Just as important, QE fostered freedom of speech and the principle that every opinion had a right to be heard, if not respected. Debating directly promoted such ideas, but they were encouraged in the classroom, too. Nobody and nothing was ‘cancelled’.
Perhaps, above all else, despite its austere exterior, QE was fun. For me that is encapsulated in memories of Eric Shearly, roaring in mock rage and always with a smile on his face. Masters could, in almost every case, ‘take a joke’, however stern their demeanour.
After five or so years at QE, I rather fancied myself as a mimic of Jenkins, both as to voice and vocabulary. On one occasion, whilst waiting for the master to arrive, I put on a brief performance : “Tyler, my son, You did the decent thing. That was a thoroughly decent show.” As I concluded, I sensed a marked drop in room temperature. A similar voice behind me added: “Not bad, Farrer, but needs a bit of polishing up.” The fearsome Jenkins turned away and walked off. He had a sense of humour.
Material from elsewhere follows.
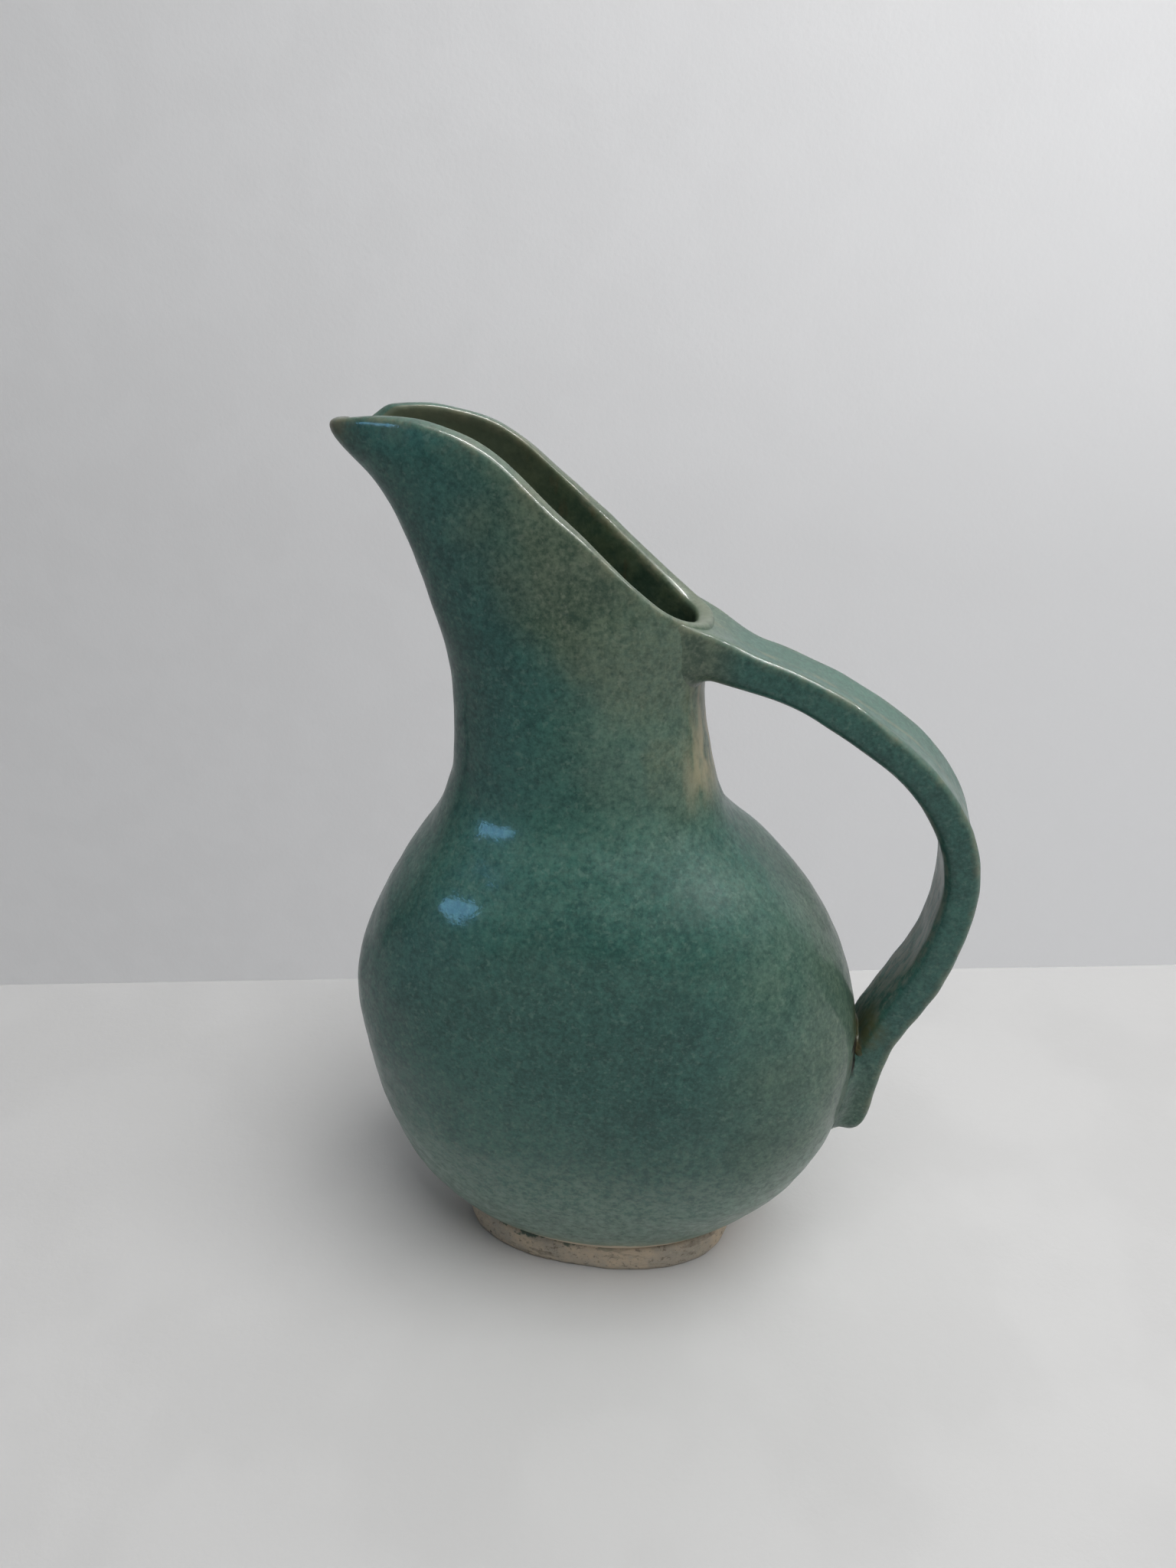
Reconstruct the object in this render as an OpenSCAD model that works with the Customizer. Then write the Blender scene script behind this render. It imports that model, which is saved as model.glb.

At the end of my final term, for the Underne House Social, I wrote a parody of that year’s school play The Strong are lonely, which concerns a Jesuit community in a Spanish colony in South America threatened with takeover by the Spanish state: a perfect model for satirising QE. Each of the Fathers was an obvious skit on a master at QE. I played the Abbot, as Jenkins, with EHJ a few feet away in the front row. He didn’t bat an eyelid and applauded vigorously at the end. It was an image of QE that I took away with me and still recall with undiminished clarity.
Yes. It never approached the standards of QE today. But it was fun.